Additionally, some local authorities in England and Wales have implemented Minimum Energy Efficiency Standards (MEES), which require a minimum EPC rating of 'E' for rental properties. These standards do not currently apply to sales, but there are ongoing discussions about potentially introducing them in the future.

Can A Property Be Exempt From An EPC

Yes, certain properties are exempt from requiring an Energy Performance Certificate (EPC) in the UK, although these exceptions are relatively few.

Exempt properties include industrial sites, workshops, non-residential agricultural buildings with low energy demand, and certain temporary buildings. Furthermore, standalone buildings with a total useful floor area of less than 50 square meters are not required to have an EPC. Religious buildings and buildings officially protected due to their architectural or historical significance are exempt if compliance with certain minimum energy performance requirements would unacceptably alter their character or appearance.

However, these exemptions are not based on the property's age. All residential properties, regardless of when they were built, generally require an EPC when sold, rented or built. To ensure you comply with the law, it's always best to consult a professional if you believe your property may fall into one of these exempt categories.

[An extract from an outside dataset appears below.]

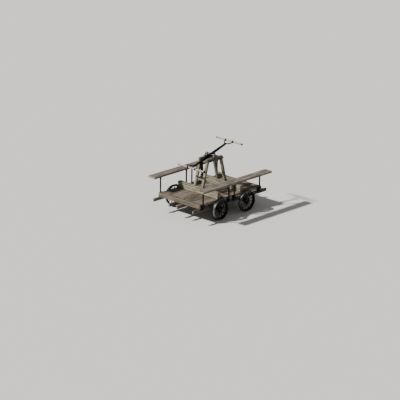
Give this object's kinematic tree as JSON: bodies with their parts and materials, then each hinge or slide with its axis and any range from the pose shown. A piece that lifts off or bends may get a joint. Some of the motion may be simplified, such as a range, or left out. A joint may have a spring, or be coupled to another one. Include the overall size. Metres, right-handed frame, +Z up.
{
  "type": "railway handcar",
  "caption": "Hand-pumped railway handcar with a plank deck, side benches, A-frame, walking beam with T-bars, gear drive and flanged wheels.",
  "frame": {"origin": "centre of the object's footprint, on the floor under the wheel flanges", "axes": "+X along the track, towards the end with the raised T-bar; +Y across the track, away from the viewer; +Z up"},
  "size_m": [2.352, 1.69, 1.4691],
  "materials": {
    "deck_wood": "weathered bare planks",
    "bench_wood": "weathered bare timber",
    "frame_wood": "bleached grey sawn timber",
    "handle_wood": "worn smooth round bar",
    "black_iron": "black oiled iron",
    "wheel_iron": "black iron, treads worn",
    "steel": "dull grey turned steel"
  },
  "bodies": {
    "chassis": {"side_sill_near": "frame_wood", "side_sill_far": "frame_wood", "inner_sill_near": "frame_wood", "inner_sill_far": "frame_wood", "end_beam_left": "deck_wood", "end_beam_right": "deck_wood", "deck_planks_near": "deck_wood", "deck_planks_far": "deck_wood", "middle_plank_left": "deck_wood", "middle_plank_right": "deck_wood", "joist_left": "frame_wood", "joist_right": "frame_wood", "bolster_left": "frame_wood", "bolster_right": "frame_wood", "leg_left_near": "frame_wood", "leg_left_far": "frame_wood", "leg_right_near": "frame_wood", "leg_right_far": "frame_wood", "rung_left": "frame_wood", "rung_right": "frame_wood", "top_bar_near": "frame_wood", "top_bar_far": "frame_wood", "pillow_block_near": "steel", "pillow_block_far": "steel", "bench_near": "bench_wood", "bench_far": "bench_wood", "post_near_1": "black_iron", "post_near_2": "black_iron", "post_near_3": "black_iron", "post_near_4": "black_iron", "post_far_1": "black_iron", "post_far_2": "black_iron", "post_far_3": "black_iron", "post_far_4": "black_iron", "axle_box_left_near": "black_iron", "axle_box_left_far": "black_iron", "axle_box_right_near": "black_iron", "axle_box_right_far": "black_iron", "crank_bearing_inner": "black_iron", "crank_bearing_outer": "black_iron"},
    "drive_wheelset": {"drive_axle": "steel", "drive_wheel_near": "wheel_iron", "drive_wheel_far": "wheel_iron", "drive_pinion": "black_iron"},
    "idler_wheelset": {"idler_axle": "steel", "idler_wheel_near": "wheel_iron", "idler_wheel_far": "wheel_iron"},
    "crank": {"bull_gear": "black_iron", "crankshaft": "steel"},
    "walking_beam": {"walking_beam": "black_iron", "pivot_shaft": "steel", "t_bar_left": "handle_wood", "t_bar_right": "handle_wood"},
    "connecting_rod": {"connecting_rod": "black_iron"}
  },
  "joints": [
    {"name": "drive_axle_spin", "type": "hinge", "parent": "chassis", "child": "drive_wheelset", "pos_m": [-0.43, 0, 0.25], "axis": [0, 1, 0], "continuous": true},
    {"name": "idler_axle_spin", "type": "hinge", "parent": "chassis", "child": "idler_wheelset", "pos_m": [0.43, 0, 0.25], "axis": [0, 1, 0], "continuous": true},
    {"name": "crank_spin", "type": "hinge", "parent": "chassis", "child": "crank", "pos_m": [-0.20816, 0, 0.219], "axis": [0, 1, 0], "continuous": true},
    {"name": "beam_rock", "type": "hinge", "parent": "chassis", "child": "walking_beam", "pos_m": [0, 0, 1.254], "axis": [0, 1, 0], "range_deg": [0, 34]},
    {"name": "rod_swing", "type": "hinge", "parent": "walking_beam", "child": "connecting_rod", "pos_m": [-0.2888, 0, 1.1657], "axis": [0, 1, 0], "range_deg": [-34, 0]}
  ],
  "couplings": [
    {"joint": "crank_spin", "follows": "drive_axle_spin", "ratio": -0.33333},
    {"joint": "rod_swing", "follows": "beam_rock", "ratio": -1}
  ]
}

How Much Does An EPC Certificate Cost

The cost of obtaining an Energy Performance Certificate (EPC) can vary significantly, mainly depending on the size and location of the property. On average, homeowners can expect to pay anywhere from £60 to £120 for an EPC. Prices may be higher for larger properties due to the increased complexity and time required to assess them. Getting quotes from multiple Domestic Energy Assessors is always recommended to ensure you are getting a fair price.

Remember that while cost is a factor, selecting a qualified and accredited assessor is equally important to ensure the assessment is accurate and compliant with regulations. Keep in mind that trying to save money by opting for a cheaper, less qualified assessor could potentially result in a less precise rating, which could impact the perceived value of your property.

Where To Get An EPC Certificate

To obtain an Energy Performance Certificate (EPC), contact an accredited Domestic Energy Assessor (DEA). DEAs can be found through several routes. You could ask your estate agent for recommendations or find an assessor by using online resources such as the EPC Register's 'Find a Domestic Energy Assessor' tool. This tool allows you to search for assessors in your local area by entering your postcode. Once you've selected an assessor, they will arrange a convenient time to visit your property and conduct the assessment. Remember to ensure that your chosen assessor is fully accredited to conduct EPC assessments, as using a non-accredited assessor could invalidate your certificate.

How Long Does It Take To Receive An EPC

The assessment usually takes around 1-2 hours, depending on the size of your property. Once completed, the assessor will provide you with your EPC certificate and a report detailing your property's energy efficiency and any recommended improvements.

In Summary...

An Energy Performance Certificate (EPC) is a critical document that depicts a property's energy efficiency on a scale from A (most efficient) to G (least efficient). While no minimum EPC rating is required to sell a property in the UK, a higher rating is often more appealing to potential buyers due to lower energy costs. Certain properties, such as industrial sites, religious buildings, and buildings of historical significance, may be exempt from requiring an EPC.

The costs for obtaining an EPC can range from £60 to £120, depending on the property size and location. Accredited Domestic Energy Assessors, who can be found through various means like estate agents or the EPC Register's online tool, conduct the assessments. The process typically takes 1-2 hours, and the result is an EPC certificate with a detailed report of the property's energy efficiency.